__To do__
Retype everything from the line that contains "size = shape.bounding_box()" down to the line that contains "if empty is", inclusive, without altering or adding anything.

__Information supplied__
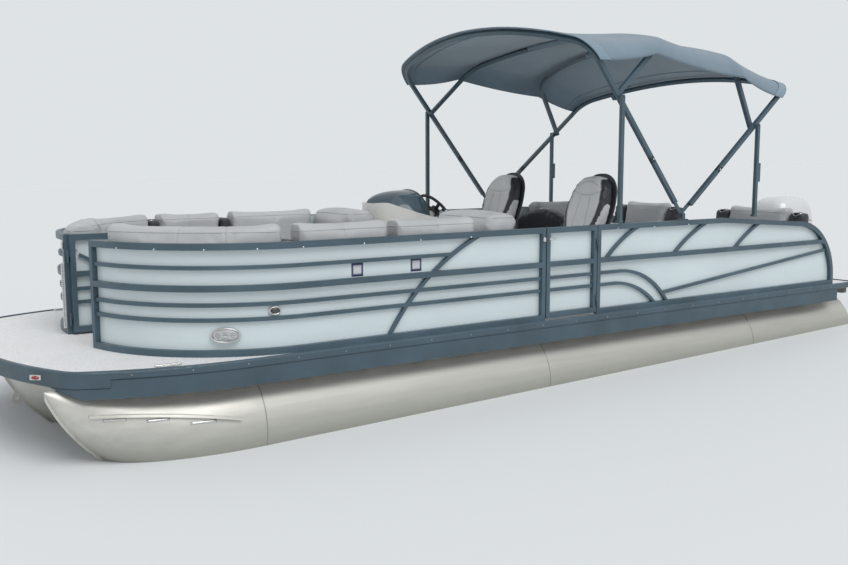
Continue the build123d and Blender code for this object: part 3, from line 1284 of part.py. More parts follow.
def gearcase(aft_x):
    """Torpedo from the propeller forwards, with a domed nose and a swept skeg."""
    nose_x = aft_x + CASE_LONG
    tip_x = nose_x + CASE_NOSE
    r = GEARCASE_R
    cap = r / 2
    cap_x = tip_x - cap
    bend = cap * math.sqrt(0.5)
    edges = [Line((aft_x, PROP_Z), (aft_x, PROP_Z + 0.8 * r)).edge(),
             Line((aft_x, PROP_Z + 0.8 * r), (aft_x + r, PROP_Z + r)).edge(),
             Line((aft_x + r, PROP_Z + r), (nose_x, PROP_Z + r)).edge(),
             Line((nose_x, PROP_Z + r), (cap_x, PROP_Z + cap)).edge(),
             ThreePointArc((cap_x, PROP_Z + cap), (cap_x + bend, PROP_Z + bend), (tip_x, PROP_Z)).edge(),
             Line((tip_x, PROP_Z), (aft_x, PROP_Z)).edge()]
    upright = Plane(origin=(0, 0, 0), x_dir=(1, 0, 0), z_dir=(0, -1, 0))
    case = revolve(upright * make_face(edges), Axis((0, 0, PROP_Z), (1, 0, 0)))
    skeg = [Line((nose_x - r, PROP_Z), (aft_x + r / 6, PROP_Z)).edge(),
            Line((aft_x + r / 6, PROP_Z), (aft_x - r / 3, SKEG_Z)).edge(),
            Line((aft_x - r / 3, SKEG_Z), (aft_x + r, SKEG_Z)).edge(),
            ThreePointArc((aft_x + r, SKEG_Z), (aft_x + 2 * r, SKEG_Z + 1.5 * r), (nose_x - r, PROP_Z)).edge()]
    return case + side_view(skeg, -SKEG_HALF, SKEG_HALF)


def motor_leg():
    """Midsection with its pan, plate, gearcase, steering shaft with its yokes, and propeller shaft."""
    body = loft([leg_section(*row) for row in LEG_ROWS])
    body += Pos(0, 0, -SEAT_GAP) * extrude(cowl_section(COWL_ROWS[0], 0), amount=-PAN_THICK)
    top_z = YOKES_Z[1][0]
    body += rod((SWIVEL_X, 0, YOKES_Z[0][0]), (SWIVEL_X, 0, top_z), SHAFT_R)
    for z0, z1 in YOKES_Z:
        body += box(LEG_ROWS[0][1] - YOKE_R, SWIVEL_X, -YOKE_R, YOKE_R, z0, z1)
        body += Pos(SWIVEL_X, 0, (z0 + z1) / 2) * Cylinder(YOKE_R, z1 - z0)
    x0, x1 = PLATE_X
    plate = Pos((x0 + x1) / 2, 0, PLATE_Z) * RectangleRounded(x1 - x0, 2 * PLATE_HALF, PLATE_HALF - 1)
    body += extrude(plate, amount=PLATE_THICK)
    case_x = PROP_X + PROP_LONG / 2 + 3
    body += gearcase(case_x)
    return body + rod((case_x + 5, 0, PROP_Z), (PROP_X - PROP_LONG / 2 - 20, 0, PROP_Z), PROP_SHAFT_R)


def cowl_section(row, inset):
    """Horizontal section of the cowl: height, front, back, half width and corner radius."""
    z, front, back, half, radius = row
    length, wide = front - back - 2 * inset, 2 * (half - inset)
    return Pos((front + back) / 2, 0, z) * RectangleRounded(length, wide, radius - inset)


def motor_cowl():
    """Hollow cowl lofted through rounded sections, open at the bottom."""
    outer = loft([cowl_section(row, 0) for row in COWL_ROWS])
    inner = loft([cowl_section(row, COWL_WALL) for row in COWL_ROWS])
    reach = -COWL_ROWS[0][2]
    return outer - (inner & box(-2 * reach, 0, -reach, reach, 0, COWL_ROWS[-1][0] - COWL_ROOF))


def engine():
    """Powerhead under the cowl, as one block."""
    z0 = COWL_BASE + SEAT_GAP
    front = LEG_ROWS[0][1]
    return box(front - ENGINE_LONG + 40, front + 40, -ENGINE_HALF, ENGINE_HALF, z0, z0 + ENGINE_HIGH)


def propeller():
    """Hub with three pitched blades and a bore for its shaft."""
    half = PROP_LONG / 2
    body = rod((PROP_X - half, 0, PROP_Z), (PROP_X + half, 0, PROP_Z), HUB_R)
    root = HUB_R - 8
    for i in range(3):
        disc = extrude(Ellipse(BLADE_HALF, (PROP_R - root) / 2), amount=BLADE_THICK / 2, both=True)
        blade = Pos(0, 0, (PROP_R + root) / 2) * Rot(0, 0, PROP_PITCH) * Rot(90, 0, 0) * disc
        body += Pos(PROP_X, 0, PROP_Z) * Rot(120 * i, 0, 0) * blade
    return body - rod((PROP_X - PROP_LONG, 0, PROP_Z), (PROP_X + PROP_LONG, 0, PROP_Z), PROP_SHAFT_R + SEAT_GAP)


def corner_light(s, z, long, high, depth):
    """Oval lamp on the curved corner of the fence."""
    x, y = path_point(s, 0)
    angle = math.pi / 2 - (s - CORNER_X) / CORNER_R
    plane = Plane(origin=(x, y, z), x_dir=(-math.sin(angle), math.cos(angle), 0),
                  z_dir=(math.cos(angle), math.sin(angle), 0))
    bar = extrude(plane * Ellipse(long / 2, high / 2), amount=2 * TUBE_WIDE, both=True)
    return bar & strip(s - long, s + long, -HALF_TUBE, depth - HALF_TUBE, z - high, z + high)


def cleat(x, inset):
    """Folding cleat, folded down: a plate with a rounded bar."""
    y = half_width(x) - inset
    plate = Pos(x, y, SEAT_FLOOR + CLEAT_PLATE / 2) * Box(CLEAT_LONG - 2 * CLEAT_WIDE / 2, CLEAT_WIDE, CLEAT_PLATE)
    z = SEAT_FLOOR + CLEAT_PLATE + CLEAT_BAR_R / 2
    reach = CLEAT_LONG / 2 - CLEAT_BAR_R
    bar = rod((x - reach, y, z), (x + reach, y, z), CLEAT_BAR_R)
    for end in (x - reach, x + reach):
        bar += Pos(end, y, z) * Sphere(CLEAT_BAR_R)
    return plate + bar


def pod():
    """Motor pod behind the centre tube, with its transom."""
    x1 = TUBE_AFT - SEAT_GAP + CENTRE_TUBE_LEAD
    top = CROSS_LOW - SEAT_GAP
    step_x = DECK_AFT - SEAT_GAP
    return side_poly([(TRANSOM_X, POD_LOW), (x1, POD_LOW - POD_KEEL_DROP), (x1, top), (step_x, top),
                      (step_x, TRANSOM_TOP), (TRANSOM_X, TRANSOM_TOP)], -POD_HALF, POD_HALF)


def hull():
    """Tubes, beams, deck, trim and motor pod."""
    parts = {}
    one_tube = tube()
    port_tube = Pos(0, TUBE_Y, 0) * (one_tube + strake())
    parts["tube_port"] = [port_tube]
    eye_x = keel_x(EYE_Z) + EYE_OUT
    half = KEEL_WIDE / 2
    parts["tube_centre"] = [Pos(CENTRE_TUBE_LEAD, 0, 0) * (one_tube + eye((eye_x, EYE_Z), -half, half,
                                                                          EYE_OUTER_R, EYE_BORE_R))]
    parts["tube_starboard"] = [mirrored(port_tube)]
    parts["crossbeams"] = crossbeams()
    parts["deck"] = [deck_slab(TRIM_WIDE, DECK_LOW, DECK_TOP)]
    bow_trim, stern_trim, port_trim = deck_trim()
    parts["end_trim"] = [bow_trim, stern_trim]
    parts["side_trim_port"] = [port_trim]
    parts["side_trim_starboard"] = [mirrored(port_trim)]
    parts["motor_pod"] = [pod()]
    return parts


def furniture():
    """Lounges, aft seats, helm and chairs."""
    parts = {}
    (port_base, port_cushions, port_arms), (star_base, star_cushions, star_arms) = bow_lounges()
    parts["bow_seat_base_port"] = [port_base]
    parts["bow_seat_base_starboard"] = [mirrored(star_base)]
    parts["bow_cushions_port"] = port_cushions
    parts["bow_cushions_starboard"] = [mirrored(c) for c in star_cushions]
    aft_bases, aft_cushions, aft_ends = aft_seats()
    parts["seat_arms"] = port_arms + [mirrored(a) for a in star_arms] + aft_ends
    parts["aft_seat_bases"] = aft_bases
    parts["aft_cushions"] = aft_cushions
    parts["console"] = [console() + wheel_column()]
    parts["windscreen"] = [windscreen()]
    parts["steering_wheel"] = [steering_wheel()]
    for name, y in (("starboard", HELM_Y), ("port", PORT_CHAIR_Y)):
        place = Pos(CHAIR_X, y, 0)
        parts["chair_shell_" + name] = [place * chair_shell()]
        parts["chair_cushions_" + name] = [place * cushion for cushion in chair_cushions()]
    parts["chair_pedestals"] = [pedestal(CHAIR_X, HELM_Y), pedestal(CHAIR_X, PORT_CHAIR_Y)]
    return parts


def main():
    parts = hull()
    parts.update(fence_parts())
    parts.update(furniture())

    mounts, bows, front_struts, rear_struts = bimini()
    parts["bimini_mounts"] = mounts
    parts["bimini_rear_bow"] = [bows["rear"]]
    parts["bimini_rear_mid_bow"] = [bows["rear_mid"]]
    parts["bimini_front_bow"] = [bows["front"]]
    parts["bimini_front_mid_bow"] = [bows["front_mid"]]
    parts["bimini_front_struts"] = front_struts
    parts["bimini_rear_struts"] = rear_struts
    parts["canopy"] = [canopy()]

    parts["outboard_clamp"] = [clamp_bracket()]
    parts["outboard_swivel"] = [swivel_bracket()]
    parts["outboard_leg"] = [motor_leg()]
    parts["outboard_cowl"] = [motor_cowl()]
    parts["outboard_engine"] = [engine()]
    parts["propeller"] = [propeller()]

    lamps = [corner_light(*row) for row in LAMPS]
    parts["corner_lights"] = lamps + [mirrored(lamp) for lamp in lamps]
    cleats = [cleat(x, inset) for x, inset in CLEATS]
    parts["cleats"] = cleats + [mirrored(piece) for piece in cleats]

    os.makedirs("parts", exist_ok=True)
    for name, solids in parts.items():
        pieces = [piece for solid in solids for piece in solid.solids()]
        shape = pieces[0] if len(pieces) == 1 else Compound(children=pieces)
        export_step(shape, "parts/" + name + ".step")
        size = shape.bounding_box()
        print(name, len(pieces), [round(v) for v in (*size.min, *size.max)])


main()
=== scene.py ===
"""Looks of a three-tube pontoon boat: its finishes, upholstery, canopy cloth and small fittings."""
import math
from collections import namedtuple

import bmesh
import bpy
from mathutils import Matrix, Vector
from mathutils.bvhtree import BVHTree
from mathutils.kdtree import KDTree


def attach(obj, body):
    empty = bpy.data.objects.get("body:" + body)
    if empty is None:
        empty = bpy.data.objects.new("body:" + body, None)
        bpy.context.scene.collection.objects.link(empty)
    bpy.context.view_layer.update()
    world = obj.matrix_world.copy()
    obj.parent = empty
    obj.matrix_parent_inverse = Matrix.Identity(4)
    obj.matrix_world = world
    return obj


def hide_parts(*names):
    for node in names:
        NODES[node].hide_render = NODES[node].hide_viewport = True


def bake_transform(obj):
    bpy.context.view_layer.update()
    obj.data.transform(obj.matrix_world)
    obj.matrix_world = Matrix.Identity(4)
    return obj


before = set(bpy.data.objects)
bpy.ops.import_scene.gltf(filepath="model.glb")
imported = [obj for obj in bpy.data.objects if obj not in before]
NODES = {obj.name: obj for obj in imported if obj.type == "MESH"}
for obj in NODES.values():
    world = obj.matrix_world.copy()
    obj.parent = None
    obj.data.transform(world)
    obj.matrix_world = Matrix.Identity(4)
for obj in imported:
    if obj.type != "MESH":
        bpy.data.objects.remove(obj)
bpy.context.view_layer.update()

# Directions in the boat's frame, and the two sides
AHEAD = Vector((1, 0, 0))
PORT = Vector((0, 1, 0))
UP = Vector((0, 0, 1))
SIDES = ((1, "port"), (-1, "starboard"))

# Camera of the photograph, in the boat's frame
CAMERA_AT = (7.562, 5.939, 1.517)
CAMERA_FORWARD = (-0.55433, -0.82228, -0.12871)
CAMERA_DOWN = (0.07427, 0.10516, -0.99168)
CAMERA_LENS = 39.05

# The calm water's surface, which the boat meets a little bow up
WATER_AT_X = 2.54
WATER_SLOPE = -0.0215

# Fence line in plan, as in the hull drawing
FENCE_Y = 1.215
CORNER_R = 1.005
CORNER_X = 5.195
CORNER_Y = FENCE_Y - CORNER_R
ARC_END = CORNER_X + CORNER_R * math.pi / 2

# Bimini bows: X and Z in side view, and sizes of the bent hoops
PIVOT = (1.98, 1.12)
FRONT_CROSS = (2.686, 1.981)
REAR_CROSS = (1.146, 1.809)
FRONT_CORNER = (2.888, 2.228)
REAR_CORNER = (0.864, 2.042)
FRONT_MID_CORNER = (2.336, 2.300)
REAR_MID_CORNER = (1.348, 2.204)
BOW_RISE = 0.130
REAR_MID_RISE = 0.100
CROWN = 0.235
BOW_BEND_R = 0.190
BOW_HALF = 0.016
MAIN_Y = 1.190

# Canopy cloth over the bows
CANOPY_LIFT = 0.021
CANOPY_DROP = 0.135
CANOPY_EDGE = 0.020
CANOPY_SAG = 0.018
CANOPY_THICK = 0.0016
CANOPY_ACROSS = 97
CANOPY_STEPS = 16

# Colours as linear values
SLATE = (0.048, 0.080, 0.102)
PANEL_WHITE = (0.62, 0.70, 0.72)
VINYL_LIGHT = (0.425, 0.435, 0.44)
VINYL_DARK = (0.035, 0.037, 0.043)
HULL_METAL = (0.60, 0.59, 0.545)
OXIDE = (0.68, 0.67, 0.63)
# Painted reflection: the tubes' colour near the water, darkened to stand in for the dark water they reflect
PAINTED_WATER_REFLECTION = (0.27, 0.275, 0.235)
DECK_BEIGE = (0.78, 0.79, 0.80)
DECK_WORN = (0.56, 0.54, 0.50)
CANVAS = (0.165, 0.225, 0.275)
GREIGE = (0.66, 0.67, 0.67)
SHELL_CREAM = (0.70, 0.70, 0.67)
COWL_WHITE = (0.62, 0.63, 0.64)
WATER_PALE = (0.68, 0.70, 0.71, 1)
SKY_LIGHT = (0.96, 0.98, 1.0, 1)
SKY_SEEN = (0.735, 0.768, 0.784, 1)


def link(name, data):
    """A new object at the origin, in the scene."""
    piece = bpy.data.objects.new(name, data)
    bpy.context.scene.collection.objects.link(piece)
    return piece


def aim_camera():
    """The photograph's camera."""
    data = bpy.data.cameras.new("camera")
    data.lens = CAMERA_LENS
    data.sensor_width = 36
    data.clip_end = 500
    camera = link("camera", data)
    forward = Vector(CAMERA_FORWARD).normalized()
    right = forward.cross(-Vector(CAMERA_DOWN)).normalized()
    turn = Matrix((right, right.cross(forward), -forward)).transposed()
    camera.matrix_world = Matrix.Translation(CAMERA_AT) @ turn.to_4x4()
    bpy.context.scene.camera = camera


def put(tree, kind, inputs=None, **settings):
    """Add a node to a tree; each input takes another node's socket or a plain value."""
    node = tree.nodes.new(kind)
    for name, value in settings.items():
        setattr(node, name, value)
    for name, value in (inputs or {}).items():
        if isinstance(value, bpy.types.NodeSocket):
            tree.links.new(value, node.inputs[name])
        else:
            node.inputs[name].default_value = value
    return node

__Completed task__
        size = shape.bounding_box()
        print(name, len(pieces), [round(v) for v in (*size.min, *size.max)])


main()
=== scene.py ===
"""Looks of a three-tube pontoon boat: its finishes, upholstery, canopy cloth and small fittings."""
import math
from collections import namedtuple

import bmesh
import bpy
from mathutils import Matrix, Vector
from mathutils.bvhtree import BVHTree
from mathutils.kdtree import KDTree


def attach(obj, body):
    empty = bpy.data.objects.get("body:" + body)
    if empty is None:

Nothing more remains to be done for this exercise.